#### Exercise prompt:
Your task is to copy the stretch of lines in the records below that begins with the line containing "obj.parent = empty" and ends with the line containing "fix_hole_r = 1.65", exactly as written, with nothing added.

# # # #

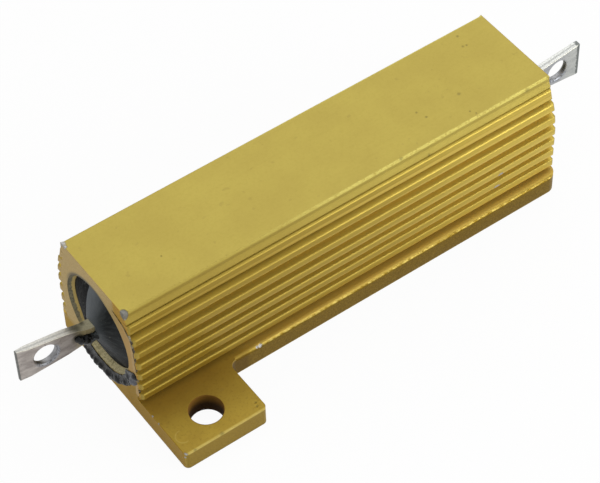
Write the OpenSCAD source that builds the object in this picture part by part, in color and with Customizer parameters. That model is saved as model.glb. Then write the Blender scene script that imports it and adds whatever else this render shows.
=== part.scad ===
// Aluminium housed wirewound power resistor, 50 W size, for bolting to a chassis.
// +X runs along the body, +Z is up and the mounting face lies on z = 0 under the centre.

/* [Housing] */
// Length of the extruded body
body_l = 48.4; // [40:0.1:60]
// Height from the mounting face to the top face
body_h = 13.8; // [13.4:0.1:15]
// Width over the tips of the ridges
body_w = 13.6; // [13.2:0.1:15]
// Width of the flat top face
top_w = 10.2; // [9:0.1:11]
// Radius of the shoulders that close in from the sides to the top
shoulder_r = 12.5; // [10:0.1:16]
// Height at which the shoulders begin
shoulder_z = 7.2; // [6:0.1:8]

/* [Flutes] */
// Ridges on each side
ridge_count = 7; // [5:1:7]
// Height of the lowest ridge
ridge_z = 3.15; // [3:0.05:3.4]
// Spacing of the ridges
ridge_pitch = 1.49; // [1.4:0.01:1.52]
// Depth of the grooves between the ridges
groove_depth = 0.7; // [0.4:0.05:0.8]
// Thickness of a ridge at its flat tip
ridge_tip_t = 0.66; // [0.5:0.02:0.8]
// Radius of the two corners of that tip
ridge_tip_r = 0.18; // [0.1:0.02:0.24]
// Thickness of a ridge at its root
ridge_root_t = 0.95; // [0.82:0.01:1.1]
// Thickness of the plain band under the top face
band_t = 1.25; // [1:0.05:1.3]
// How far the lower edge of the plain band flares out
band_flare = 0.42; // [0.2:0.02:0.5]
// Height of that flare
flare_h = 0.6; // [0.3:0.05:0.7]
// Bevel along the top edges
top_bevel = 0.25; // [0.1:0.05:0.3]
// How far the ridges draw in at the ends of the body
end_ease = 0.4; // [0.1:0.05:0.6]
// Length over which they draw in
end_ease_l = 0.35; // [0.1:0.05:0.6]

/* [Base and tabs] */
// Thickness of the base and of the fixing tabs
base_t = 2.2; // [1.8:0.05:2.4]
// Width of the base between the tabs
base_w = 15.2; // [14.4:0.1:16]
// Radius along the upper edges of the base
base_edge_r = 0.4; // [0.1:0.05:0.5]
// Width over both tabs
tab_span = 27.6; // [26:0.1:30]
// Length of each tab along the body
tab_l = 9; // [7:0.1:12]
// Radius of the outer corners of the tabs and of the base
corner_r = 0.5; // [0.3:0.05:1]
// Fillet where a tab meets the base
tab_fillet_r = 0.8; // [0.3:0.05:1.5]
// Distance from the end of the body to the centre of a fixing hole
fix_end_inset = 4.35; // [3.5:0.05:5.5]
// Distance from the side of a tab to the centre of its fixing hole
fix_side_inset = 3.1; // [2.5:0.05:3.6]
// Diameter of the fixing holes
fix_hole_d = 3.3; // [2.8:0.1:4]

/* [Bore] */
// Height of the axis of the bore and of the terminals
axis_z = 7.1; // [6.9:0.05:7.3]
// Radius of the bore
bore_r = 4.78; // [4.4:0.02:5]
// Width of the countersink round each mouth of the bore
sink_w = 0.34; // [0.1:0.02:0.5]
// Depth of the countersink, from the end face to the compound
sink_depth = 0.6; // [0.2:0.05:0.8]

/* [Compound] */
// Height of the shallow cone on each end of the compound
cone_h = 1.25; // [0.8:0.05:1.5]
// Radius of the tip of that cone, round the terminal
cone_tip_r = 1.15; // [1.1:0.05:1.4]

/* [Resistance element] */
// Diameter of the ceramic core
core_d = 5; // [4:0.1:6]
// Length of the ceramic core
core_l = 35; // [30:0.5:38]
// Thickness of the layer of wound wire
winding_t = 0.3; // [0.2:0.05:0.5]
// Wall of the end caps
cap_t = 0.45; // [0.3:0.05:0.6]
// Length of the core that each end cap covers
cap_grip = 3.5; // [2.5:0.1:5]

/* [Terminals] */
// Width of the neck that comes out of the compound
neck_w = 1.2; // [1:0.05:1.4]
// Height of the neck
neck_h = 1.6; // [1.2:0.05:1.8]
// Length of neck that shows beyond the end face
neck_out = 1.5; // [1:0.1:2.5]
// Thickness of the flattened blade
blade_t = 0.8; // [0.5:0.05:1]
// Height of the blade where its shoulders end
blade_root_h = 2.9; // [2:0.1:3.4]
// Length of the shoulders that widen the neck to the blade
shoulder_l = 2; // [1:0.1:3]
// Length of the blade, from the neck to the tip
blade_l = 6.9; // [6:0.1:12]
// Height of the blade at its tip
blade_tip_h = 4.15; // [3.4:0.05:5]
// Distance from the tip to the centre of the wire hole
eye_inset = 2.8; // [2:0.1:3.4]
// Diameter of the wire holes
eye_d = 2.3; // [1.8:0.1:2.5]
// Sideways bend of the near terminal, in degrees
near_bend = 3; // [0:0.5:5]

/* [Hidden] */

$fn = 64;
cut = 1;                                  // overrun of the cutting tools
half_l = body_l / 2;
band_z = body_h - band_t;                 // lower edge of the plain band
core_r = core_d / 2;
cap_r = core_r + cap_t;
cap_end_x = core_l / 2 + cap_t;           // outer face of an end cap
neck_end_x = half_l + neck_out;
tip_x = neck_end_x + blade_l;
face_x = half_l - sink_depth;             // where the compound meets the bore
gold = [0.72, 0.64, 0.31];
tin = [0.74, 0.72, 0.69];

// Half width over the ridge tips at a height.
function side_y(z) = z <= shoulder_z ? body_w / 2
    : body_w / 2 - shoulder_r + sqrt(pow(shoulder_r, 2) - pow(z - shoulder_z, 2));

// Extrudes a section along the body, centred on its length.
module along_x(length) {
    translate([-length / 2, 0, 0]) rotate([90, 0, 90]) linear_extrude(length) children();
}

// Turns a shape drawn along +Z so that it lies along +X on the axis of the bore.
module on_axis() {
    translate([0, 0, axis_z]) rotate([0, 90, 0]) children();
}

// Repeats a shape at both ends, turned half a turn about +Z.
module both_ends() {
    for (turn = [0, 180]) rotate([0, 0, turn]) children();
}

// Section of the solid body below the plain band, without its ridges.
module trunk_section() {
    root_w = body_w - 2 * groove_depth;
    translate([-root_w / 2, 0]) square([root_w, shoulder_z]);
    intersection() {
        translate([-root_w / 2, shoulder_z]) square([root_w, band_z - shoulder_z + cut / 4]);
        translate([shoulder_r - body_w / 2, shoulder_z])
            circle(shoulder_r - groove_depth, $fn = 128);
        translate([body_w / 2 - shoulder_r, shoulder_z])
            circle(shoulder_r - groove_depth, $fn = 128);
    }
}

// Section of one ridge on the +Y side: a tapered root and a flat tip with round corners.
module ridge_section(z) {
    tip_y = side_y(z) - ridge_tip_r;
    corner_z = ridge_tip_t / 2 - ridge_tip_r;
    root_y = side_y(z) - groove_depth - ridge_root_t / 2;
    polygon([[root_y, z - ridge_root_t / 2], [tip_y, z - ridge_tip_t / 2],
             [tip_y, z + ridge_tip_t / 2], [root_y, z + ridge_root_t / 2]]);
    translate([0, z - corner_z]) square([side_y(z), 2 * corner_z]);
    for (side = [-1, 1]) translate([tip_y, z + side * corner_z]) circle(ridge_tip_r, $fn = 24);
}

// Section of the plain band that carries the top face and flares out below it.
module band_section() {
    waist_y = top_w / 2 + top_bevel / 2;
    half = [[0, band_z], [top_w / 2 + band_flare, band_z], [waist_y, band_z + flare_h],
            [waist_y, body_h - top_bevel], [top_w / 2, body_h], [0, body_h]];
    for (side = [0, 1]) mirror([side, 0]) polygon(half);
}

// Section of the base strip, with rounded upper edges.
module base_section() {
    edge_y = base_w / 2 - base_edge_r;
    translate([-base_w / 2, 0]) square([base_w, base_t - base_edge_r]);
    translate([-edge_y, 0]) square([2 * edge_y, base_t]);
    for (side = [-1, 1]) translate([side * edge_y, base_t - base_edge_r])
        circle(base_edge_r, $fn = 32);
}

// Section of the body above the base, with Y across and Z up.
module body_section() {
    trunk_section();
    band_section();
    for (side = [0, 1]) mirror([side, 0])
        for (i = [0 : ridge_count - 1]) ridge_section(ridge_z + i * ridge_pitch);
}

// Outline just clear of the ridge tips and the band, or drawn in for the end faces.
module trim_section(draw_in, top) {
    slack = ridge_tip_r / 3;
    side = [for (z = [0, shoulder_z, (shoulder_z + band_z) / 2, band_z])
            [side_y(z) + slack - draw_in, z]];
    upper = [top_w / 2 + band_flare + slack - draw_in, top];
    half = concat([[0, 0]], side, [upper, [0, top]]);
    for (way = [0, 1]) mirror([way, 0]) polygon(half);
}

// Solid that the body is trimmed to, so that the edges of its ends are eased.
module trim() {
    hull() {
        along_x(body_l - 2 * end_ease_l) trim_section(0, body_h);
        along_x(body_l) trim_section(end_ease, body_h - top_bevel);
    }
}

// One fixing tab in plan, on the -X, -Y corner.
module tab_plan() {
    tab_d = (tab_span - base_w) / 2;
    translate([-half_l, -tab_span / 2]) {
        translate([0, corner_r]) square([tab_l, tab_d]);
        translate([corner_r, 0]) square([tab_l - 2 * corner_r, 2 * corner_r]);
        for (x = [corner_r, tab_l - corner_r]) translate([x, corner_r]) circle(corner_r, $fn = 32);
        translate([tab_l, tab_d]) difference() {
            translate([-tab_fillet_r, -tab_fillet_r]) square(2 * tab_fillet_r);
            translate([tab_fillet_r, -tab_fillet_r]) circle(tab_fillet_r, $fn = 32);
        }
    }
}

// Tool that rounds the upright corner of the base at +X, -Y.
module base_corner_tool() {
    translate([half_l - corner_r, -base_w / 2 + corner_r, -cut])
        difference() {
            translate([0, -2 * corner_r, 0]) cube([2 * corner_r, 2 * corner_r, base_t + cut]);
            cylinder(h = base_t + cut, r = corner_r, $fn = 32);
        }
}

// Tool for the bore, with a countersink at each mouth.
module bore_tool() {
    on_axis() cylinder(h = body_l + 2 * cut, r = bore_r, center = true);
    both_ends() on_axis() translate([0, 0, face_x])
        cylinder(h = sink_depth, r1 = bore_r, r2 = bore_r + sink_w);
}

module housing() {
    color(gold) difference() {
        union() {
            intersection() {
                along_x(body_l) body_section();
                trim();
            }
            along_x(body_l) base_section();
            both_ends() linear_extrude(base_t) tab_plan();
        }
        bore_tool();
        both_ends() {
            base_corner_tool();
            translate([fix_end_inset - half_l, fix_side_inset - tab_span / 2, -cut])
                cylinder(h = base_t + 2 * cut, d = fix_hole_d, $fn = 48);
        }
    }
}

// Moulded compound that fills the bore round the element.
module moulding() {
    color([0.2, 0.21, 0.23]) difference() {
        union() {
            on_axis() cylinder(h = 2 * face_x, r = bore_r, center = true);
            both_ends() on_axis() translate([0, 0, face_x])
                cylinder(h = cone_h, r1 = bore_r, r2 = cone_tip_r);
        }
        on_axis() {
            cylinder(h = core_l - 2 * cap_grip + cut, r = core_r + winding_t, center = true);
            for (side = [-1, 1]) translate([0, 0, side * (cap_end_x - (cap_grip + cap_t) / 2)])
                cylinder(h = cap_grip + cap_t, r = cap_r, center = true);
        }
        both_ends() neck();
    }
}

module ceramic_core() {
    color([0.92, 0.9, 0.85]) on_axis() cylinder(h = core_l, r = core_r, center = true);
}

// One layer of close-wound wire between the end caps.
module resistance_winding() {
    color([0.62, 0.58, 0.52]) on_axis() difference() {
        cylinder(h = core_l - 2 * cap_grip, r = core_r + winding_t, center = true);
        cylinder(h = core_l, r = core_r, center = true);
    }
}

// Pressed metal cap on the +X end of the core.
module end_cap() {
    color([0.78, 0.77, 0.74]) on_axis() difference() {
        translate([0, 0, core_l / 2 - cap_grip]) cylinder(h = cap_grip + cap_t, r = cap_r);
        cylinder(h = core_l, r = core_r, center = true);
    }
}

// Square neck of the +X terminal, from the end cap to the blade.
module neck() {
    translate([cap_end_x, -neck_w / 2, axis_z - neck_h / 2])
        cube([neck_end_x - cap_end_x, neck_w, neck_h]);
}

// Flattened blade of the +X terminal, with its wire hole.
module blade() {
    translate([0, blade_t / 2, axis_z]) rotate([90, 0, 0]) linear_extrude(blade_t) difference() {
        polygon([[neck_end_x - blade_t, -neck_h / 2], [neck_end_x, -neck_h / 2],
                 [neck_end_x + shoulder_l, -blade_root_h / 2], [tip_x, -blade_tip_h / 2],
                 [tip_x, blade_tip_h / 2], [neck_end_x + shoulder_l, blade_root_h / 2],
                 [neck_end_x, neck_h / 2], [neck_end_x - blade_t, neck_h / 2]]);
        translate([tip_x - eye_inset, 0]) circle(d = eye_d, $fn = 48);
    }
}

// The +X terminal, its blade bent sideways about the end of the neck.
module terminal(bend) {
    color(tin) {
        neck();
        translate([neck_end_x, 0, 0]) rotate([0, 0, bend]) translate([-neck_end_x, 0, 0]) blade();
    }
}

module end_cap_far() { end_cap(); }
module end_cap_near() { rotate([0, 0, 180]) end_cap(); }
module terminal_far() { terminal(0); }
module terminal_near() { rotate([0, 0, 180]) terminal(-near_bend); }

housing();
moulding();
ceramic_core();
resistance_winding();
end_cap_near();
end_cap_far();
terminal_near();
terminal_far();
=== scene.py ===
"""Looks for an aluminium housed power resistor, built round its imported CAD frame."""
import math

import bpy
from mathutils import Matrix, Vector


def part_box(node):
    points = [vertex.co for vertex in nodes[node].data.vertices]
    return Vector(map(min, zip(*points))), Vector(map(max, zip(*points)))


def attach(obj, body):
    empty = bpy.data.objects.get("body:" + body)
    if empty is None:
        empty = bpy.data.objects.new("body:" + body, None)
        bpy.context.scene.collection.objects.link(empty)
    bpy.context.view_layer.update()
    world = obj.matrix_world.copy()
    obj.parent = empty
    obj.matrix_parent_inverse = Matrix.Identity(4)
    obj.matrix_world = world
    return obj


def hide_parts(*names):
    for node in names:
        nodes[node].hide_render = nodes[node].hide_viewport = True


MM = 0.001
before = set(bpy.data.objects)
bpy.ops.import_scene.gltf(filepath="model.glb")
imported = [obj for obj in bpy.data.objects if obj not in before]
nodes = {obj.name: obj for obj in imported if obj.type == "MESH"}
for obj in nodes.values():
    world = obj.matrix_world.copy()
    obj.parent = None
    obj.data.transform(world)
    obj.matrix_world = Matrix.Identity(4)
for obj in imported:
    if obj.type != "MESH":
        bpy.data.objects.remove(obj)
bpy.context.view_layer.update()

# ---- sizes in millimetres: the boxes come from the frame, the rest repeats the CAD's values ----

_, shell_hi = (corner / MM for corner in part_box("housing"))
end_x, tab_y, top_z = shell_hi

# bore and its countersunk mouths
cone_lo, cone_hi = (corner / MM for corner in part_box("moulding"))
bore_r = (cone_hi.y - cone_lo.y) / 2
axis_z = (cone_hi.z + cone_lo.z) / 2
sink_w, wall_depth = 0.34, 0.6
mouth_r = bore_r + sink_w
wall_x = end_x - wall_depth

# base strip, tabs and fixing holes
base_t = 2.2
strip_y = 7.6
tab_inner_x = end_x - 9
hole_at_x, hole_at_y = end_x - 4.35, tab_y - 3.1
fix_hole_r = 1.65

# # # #

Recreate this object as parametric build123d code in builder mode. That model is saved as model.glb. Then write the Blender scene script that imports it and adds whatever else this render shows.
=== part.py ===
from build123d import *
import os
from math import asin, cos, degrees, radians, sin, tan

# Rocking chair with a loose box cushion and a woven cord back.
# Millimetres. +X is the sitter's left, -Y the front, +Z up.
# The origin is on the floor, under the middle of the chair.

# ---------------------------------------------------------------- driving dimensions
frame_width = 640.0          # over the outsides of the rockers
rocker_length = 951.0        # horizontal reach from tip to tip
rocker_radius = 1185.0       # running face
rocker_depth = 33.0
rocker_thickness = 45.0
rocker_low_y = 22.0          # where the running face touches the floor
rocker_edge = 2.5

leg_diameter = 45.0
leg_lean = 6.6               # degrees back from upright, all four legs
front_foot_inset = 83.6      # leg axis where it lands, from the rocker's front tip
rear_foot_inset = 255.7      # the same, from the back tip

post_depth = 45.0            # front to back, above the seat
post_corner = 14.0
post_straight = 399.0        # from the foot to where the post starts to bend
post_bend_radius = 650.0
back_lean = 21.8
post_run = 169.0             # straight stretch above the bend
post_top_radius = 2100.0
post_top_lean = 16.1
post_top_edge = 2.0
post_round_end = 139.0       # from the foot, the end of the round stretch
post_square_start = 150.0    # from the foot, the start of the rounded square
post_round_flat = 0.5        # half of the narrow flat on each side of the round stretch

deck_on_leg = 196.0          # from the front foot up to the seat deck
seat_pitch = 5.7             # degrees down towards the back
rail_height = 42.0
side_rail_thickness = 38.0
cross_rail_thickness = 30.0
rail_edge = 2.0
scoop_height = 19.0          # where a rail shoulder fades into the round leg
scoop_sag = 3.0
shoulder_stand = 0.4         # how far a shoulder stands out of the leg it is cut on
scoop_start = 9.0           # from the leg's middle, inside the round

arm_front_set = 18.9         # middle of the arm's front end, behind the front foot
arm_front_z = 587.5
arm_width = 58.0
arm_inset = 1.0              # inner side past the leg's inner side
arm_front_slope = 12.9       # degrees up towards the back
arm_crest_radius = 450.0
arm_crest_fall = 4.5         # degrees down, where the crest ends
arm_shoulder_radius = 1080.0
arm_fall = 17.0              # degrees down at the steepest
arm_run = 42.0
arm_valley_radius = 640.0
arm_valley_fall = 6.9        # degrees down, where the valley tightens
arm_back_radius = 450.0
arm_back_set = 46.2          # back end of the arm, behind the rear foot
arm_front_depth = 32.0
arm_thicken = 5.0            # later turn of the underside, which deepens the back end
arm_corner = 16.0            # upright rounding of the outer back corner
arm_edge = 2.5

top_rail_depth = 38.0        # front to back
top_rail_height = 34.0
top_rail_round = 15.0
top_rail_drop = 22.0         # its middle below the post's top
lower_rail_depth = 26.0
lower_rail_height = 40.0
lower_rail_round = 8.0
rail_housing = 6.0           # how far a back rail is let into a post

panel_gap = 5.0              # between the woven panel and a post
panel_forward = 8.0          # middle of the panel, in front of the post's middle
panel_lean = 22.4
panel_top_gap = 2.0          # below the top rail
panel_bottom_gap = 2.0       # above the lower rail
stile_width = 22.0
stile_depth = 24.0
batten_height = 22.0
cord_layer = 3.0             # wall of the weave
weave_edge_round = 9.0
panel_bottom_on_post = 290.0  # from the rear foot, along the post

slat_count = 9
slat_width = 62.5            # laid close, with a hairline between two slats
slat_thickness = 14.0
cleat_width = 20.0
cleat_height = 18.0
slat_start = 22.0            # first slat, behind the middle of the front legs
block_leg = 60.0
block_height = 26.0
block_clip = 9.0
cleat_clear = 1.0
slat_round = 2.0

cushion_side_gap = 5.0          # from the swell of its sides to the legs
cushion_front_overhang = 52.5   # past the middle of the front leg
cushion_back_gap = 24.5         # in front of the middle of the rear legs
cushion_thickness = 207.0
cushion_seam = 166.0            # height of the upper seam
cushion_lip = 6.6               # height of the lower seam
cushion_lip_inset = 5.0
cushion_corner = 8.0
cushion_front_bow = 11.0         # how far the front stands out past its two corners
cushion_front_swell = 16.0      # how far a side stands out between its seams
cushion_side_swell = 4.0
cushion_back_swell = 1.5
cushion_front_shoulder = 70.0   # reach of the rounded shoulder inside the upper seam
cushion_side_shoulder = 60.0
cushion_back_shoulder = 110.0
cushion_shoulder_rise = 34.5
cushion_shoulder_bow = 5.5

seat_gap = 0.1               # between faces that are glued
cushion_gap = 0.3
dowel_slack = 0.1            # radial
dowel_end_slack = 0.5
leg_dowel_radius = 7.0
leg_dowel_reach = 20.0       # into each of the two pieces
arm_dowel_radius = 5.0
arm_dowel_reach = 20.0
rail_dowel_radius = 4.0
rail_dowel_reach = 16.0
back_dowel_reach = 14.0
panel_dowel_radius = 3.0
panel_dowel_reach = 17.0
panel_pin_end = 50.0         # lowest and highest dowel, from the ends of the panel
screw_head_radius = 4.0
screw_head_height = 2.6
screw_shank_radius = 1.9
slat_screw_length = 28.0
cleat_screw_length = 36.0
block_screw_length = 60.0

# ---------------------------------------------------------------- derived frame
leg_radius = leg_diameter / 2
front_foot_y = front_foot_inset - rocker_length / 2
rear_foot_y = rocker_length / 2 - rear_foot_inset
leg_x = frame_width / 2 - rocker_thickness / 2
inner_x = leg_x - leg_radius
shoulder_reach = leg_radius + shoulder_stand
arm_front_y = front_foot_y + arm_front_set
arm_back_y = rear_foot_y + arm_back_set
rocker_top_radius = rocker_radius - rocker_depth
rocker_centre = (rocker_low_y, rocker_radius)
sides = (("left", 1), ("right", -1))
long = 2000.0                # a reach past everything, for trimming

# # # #

#### Solution to the exercise:
    obj.parent = empty
    obj.matrix_parent_inverse = Matrix.Identity(4)
    obj.matrix_world = world
    return obj


def hide_parts(*names):
    for node in names:
        nodes[node].hide_render = nodes[node].hide_viewport = True


MM = 0.001
before = set(bpy.data.objects)
bpy.ops.import_scene.gltf(filepath="model.glb")
imported = [obj for obj in bpy.data.objects if obj not in before]
nodes = {obj.name: obj for obj in imported if obj.type == "MESH"}
for obj in nodes.values():
    world = obj.matrix_world.copy()
    obj.parent = None
    obj.data.transform(world)
    obj.matrix_world = Matrix.Identity(4)
for obj in imported:
    if obj.type != "MESH":
        bpy.data.objects.remove(obj)
bpy.context.view_layer.update()

# ---- sizes in millimetres: the boxes come from the frame, the rest repeats the CAD's values ----

_, shell_hi = (corner / MM for corner in part_box("housing"))
end_x, tab_y, top_z = shell_hi

# bore and its countersunk mouths
cone_lo, cone_hi = (corner / MM for corner in part_box("moulding"))
bore_r = (cone_hi.y - cone_lo.y) / 2
axis_z = (cone_hi.z + cone_lo.z) / 2
sink_w, wall_depth = 0.34, 0.6
mouth_r = bore_r + sink_w
wall_x = end_x - wall_depth

# base strip, tabs and fixing holes
base_t = 2.2
strip_y = 7.6
tab_inner_x = end_x - 9
hole_at_x, hole_at_y = end_x - 4.35, tab_y - 3.1
fix_hole_r = 1.65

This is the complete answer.